TASK GOAL:
How do the records below read from their first line through the line containing "return Part.makeCompound(screws)"? Write those lines out exactly.

--- Start ---

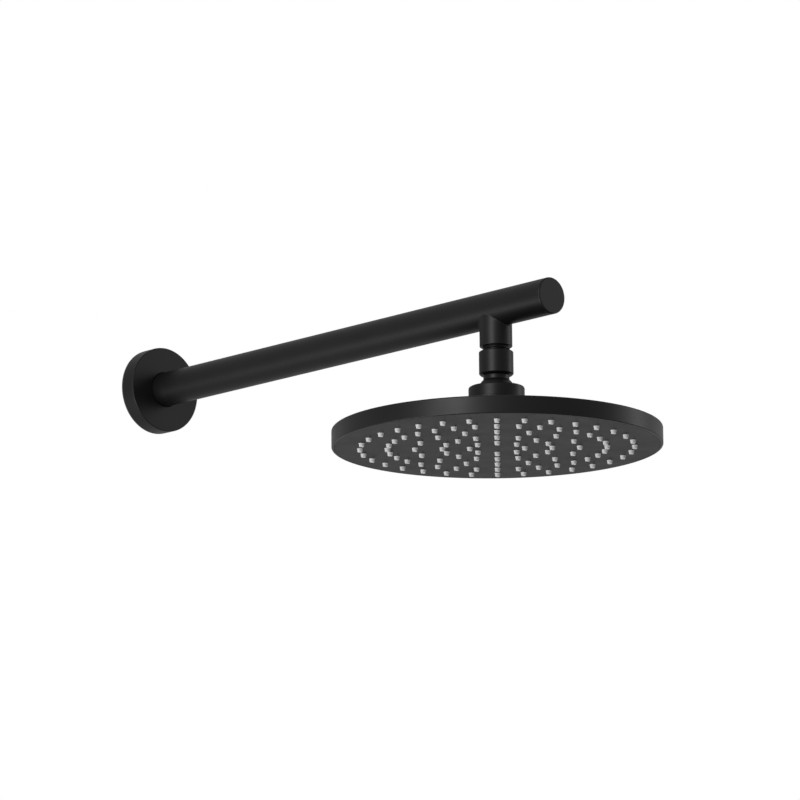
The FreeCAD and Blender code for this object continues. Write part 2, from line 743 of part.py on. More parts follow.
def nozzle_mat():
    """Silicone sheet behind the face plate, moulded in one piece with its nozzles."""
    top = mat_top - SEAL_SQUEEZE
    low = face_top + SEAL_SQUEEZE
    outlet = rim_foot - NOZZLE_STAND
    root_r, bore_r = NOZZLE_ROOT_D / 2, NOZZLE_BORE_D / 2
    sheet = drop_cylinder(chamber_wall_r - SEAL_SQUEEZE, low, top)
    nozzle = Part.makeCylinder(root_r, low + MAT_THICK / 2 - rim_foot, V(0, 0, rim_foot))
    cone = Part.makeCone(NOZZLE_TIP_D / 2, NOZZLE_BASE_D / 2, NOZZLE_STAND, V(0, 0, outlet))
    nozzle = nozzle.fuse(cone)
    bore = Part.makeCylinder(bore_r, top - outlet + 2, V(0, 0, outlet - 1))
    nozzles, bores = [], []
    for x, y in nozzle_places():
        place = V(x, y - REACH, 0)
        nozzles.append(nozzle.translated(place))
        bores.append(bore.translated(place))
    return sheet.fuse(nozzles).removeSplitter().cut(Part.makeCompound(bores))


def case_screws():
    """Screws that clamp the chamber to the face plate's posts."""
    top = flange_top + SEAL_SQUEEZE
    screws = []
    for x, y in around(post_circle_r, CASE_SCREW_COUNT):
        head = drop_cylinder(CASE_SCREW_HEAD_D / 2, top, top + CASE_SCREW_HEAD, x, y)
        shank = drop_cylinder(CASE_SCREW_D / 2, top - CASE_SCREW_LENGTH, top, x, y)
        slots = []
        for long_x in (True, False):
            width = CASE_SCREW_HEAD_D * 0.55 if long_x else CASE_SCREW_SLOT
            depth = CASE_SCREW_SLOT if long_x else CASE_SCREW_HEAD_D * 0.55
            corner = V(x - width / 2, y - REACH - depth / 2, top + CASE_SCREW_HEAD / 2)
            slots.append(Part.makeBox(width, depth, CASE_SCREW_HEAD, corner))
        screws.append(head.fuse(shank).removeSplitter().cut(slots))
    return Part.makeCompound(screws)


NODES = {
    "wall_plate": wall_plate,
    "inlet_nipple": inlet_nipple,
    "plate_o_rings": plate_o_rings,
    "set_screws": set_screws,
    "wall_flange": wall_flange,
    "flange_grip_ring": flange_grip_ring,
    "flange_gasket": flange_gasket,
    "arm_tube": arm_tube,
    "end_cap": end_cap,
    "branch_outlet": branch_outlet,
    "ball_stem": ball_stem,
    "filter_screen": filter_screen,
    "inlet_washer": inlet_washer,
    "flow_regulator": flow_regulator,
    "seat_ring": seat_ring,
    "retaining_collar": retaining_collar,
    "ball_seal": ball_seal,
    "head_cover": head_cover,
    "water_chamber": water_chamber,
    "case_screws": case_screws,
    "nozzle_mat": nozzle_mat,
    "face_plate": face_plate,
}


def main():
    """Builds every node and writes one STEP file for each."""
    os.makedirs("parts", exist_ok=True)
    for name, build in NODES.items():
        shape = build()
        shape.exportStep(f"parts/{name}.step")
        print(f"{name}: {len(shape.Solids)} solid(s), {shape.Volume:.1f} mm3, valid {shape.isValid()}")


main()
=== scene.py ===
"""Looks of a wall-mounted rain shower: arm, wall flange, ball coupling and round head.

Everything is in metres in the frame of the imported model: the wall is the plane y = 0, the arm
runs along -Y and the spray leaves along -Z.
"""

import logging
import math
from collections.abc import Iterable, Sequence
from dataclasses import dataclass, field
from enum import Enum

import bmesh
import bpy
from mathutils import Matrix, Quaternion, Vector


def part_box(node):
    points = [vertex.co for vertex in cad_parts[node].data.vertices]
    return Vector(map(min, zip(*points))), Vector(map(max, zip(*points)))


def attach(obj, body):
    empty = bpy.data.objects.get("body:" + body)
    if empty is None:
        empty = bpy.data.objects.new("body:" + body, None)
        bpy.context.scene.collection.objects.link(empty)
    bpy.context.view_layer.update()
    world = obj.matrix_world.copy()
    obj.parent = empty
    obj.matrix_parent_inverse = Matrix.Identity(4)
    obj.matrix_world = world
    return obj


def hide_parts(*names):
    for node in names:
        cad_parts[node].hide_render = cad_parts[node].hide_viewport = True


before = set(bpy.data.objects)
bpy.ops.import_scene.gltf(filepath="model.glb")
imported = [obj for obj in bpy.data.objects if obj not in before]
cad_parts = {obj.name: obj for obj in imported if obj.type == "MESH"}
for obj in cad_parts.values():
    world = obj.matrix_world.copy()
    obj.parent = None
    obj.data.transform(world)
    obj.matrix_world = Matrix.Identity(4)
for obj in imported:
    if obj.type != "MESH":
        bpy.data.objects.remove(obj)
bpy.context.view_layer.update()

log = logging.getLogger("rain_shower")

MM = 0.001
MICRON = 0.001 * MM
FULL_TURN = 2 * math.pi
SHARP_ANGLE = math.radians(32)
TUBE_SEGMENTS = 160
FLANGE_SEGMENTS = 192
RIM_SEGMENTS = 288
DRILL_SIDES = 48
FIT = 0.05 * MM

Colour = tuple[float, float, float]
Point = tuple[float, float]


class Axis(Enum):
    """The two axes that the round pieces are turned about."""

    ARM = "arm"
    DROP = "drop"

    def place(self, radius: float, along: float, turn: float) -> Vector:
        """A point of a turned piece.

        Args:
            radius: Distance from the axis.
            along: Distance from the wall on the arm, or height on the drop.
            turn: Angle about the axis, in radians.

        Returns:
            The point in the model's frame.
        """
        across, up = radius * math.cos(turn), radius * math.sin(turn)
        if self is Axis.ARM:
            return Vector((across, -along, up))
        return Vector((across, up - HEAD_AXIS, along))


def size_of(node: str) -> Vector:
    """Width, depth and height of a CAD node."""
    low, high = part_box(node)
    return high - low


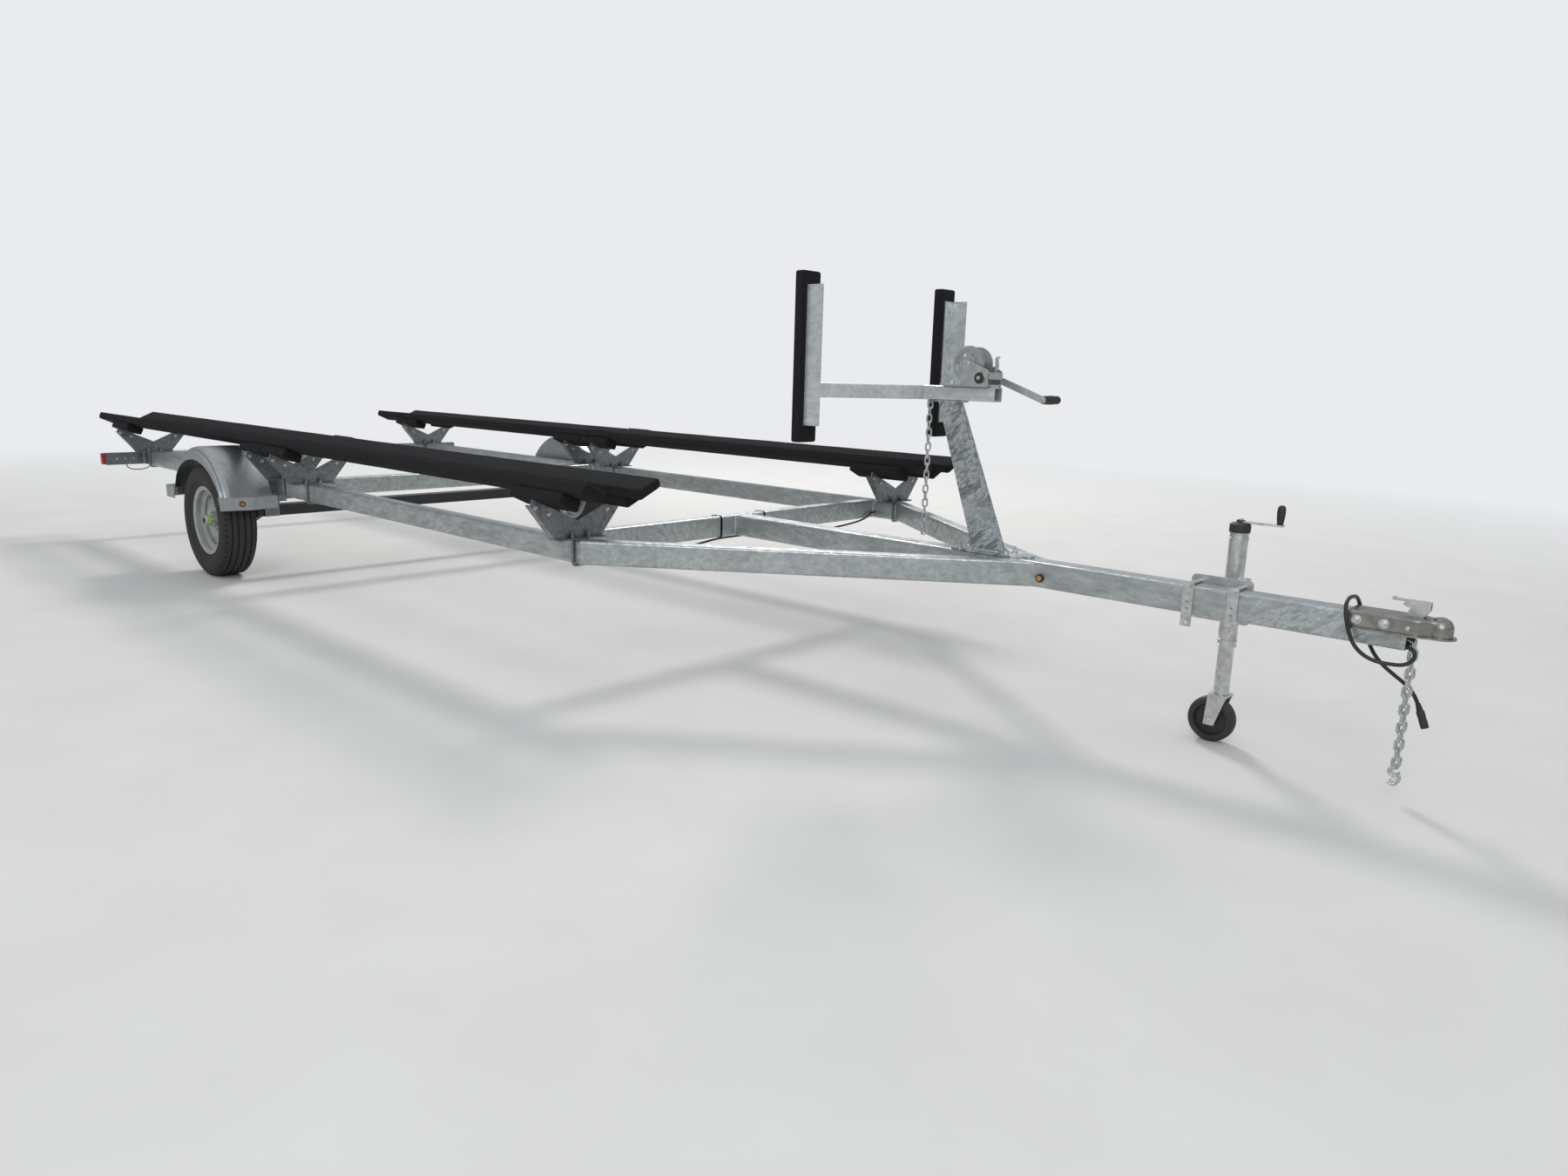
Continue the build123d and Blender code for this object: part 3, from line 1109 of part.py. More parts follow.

--- End ---

EXERCISE SOLUTION:
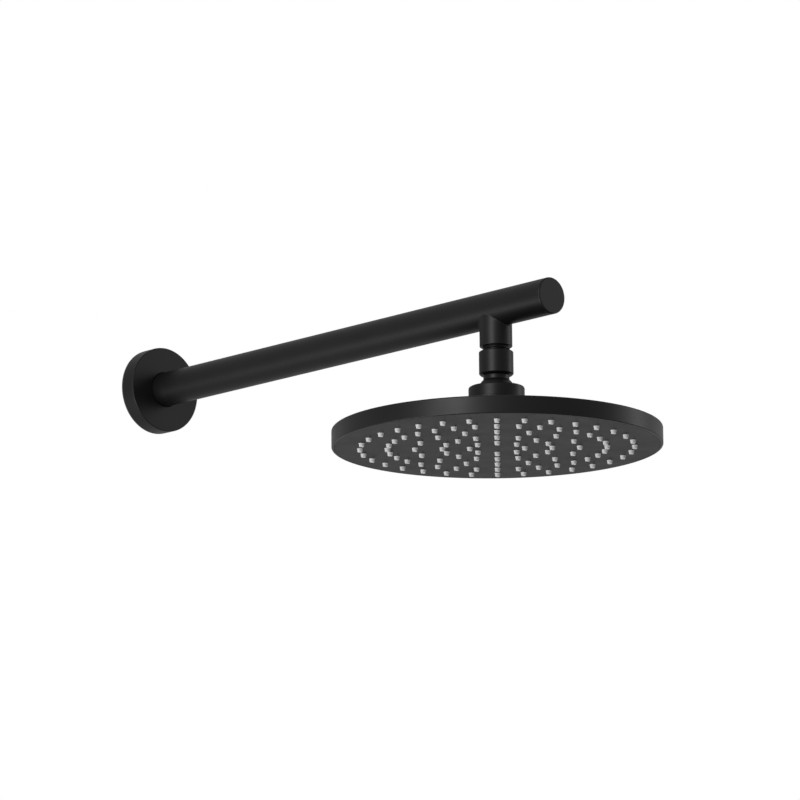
The FreeCAD and Blender code for this object continues. Write part 2, from line 743 of part.py on. More parts follow.
def nozzle_mat():
    """Silicone sheet behind the face plate, moulded in one piece with its nozzles."""
    top = mat_top - SEAL_SQUEEZE
    low = face_top + SEAL_SQUEEZE
    outlet = rim_foot - NOZZLE_STAND
    root_r, bore_r = NOZZLE_ROOT_D / 2, NOZZLE_BORE_D / 2
    sheet = drop_cylinder(chamber_wall_r - SEAL_SQUEEZE, low, top)
    nozzle = Part.makeCylinder(root_r, low + MAT_THICK / 2 - rim_foot, V(0, 0, rim_foot))
    cone = Part.makeCone(NOZZLE_TIP_D / 2, NOZZLE_BASE_D / 2, NOZZLE_STAND, V(0, 0, outlet))
    nozzle = nozzle.fuse(cone)
    bore = Part.makeCylinder(bore_r, top - outlet + 2, V(0, 0, outlet - 1))
    nozzles, bores = [], []
    for x, y in nozzle_places():
        place = V(x, y - REACH, 0)
        nozzles.append(nozzle.translated(place))
        bores.append(bore.translated(place))
    return sheet.fuse(nozzles).removeSplitter().cut(Part.makeCompound(bores))


def case_screws():
    """Screws that clamp the chamber to the face plate's posts."""
    top = flange_top + SEAL_SQUEEZE
    screws = []
    for x, y in around(post_circle_r, CASE_SCREW_COUNT):
        head = drop_cylinder(CASE_SCREW_HEAD_D / 2, top, top + CASE_SCREW_HEAD, x, y)
        shank = drop_cylinder(CASE_SCREW_D / 2, top - CASE_SCREW_LENGTH, top, x, y)
        slots = []
        for long_x in (True, False):
            width = CASE_SCREW_HEAD_D * 0.55 if long_x else CASE_SCREW_SLOT
            depth = CASE_SCREW_SLOT if long_x else CASE_SCREW_HEAD_D * 0.55
            corner = V(x - width / 2, y - REACH - depth / 2, top + CASE_SCREW_HEAD / 2)
            slots.append(Part.makeBox(width, depth, CASE_SCREW_HEAD, corner))
        screws.append(head.fuse(shank).removeSplitter().cut(slots))
    return Part.makeCompound(screws)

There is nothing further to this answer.